The primary purpose of the journal is to enter notes, maps, tables and miscellaneous data that relate to the border (see a and b below).

a. Materials and Notes. Upload maps and materials from the field excursion guide distributed in class. DURING the trip you MUST add notes in the journal to accompany the uploaded maps and material. Notes MUST explain the materials and reflect your comprehension of this information.

b. Daily log. This is a reflective summary of daily observations and experiences from time of departure to return. This section is personal in that each student's reflection is provided. While this should be a succinct narrative, it MUST NOT be an outline. The purpose here is to write a creative and compelling description of daily experiences, something that can be evocative to a reader as well as a memorable record of the class.

3. Book Review (10%). A four-page review of selected monograph readings about the border (see suggested reading list). This evaluation must be a critical assessment of the works as if you were preparing a review essay of the books for a professional journal.
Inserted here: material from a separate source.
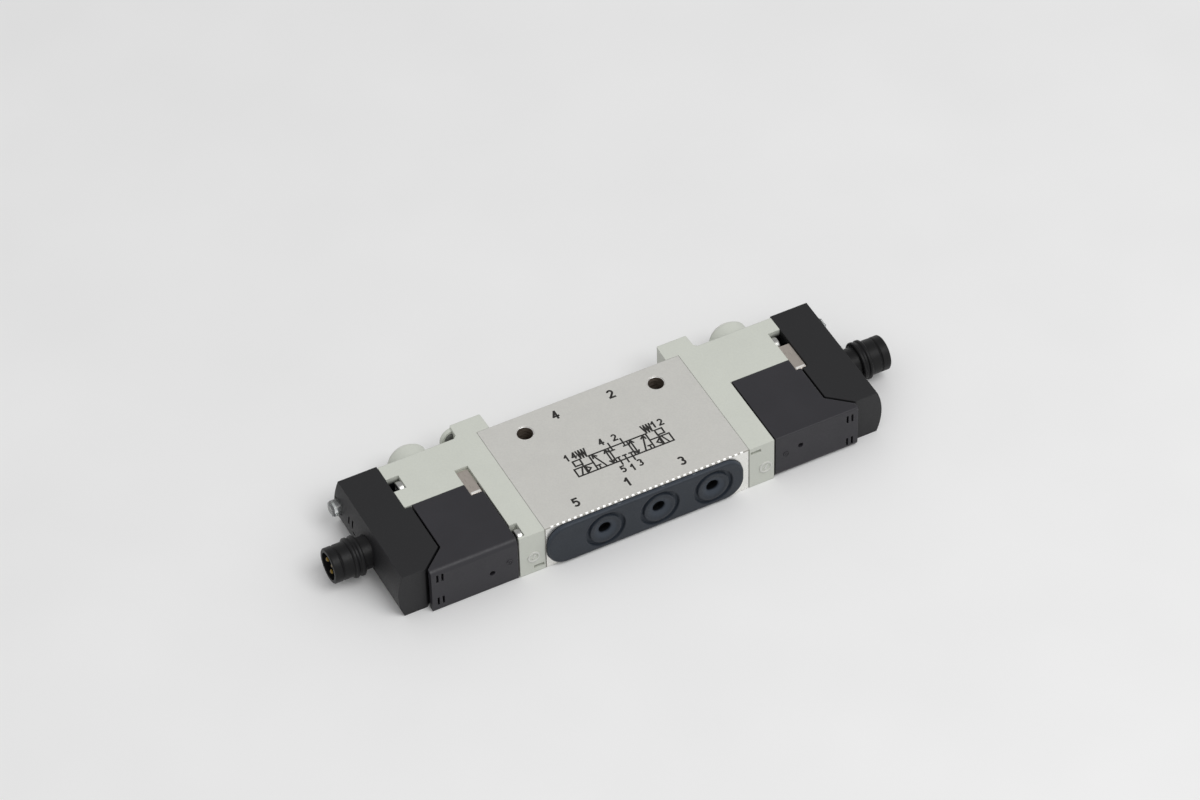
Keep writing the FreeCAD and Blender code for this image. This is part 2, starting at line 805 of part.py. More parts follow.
def make_end_seal(side):
    """Flat ring that seals the piston chamber between the body and the pilot housing."""
    inner = size("end_seal_inner_radius")
    piece = Piece("end_seal", side, (-half_length, ZERO, middle))
    length = size("end_seal_thickness") + seam - size("seal_clearance")
    outer = inner + size("end_seal_width")
    piece.turn(X_AXIS, [(-length, inner + seam / 2), (-length, outer - seam / 2),
                        (ZERO, outer - seam / 2), (ZERO, inner + seam / 2)])


def make_pilot_housing(side):
    """Moulded pilot housing: collar against the body, arm beside the solenoid, lug and boss."""
    piece = Piece("pilot_housing", side)
    body_far = half_width + seam
    root = size("lug_root")
    # Plan outline, counter-clockwise from the collar's near inner corner.
    piece.pad(XY, ZERO, thickness, outline([
        (-collar_inner, -half_width), (-collar_inner, body_far), (-lug_inner, body_far),
        (-lug_inner - size("lug_flank"), lug_top), (-lug_outer + size("lug_flank"), lug_top),
        (-lug_outer, far_edge + root), (-lug_outer - root, far_edge),
        (-housing_end, far_edge), (-housing_end, housing_gap),
        (-collar_outer, housing_gap), (-collar_outer, -half_width)]))
    upright = FreeCAD.Vector(0, 0, 1)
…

4. Field investigation and presentation (25%). This component is a field investigation, observation and interpretation report based on an assignment and research in the field. This investigation MUST be a field analysis that requires collection of data in the field. Arrive at a topic early to facilitate background research. This project must consist of a written report (no more than 20 pages) as well as oral presentation; you will be evaluated on each part. The write-up should include a summary of the major findings of your field assignment. In a summary you relate what you researched, how you carried out the work or your methods, and the results or outcome. The write-up should discuss your findings, and it should integrate appropriate required and outside reading. The write-up must also include a map and photos. The oral presentation should be accompanied by visual documentation.

5. Participation in all aspects of the class (10%).